When the absolute darkness that surrounded me would suddenly feel so much better as a light from the projection room would begin to play the name of the production house on screen, I would feel an irreplaceable energy in me. A willingness to engage and to doubtlessly believe in a story that over the next three hours would take me places I would call home, shape thoughts that I would call my own and show me things I would absorb with childish curiosity. It is one of the most beautiful paradoxes that an activity one engages in to escape the harsh realities of life only to replace them with ignorant lies of beauty. This hope often ends up increasing one’s consciousness and awareness beyond measure.
The contribution of cinema in offering me a deeper meaning as a child is immeasurable. I believe this is true for most people my age. In a world that has little purpose to offer amidst hate, deprivation, bloodshed and the melancholy of everyday life, cinema has always been a ray of hope. I realised this meaning especially during the past couple of months that have been hard on all of us.
When news of sickness and death was everywhere, when the ruthlessness of the world we live in was being increasingly exposed, when hopelessness was creeping into my life at a dreadful pace and I had days that took me so low that I dread their recurrence, I discovered the optimist in me. I could now recognise the stories that stayed with me, the beliefs that sustained me and the characters that affected me. In a way, these stories instilled in me a hope of the infinite possibilities of the world, of the endless potential of our lives to unfold into something meaningful, of the shared humanity that binds us all together.

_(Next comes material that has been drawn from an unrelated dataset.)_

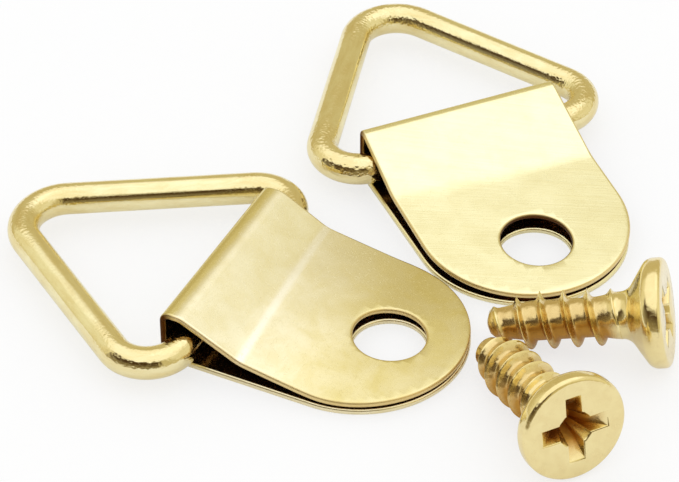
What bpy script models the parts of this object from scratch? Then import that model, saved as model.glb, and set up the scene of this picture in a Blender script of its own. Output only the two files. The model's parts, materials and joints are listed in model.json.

Friedrich Nietzche once said, “What makes us heroic ? - Confronting simultaneously our supreme suffering and our supreme hope.” This is exactly what cinema has to offer. Talking specifically of Indian mainstream cinema over the past decade, it has been known for bizarrely unrealistic endings and happy romances that I came to believe were shallow and had hardly any significant impact on my life. Only now do I realise the kind of hopefulness this repeatedly reinforced idea that all is going to end well has pumped into me.
Even today when I come across anything that makes me unhappy, I dare to believe against all practicality that there is going to be a fulfilling end to all of this. This hope made me realise that at the end of the day, it doesn't matter how things are going, how things will get or how impractical dreams may be, as long as we have hope in our hearts, there is little that can go wrong because no matter where you want to go or what you want to achieve and whether or not you make it, hope of a better tomorrow is what drives us to be alive and it in itself makes us alive. It becomes the light in the darkest of times, only this time it would not be from the projection room and instead would be a hope for what most would call the impossible. Impossible, it probably is but it would be small minded of us to think that impossibility makes an idea unworthy of belief.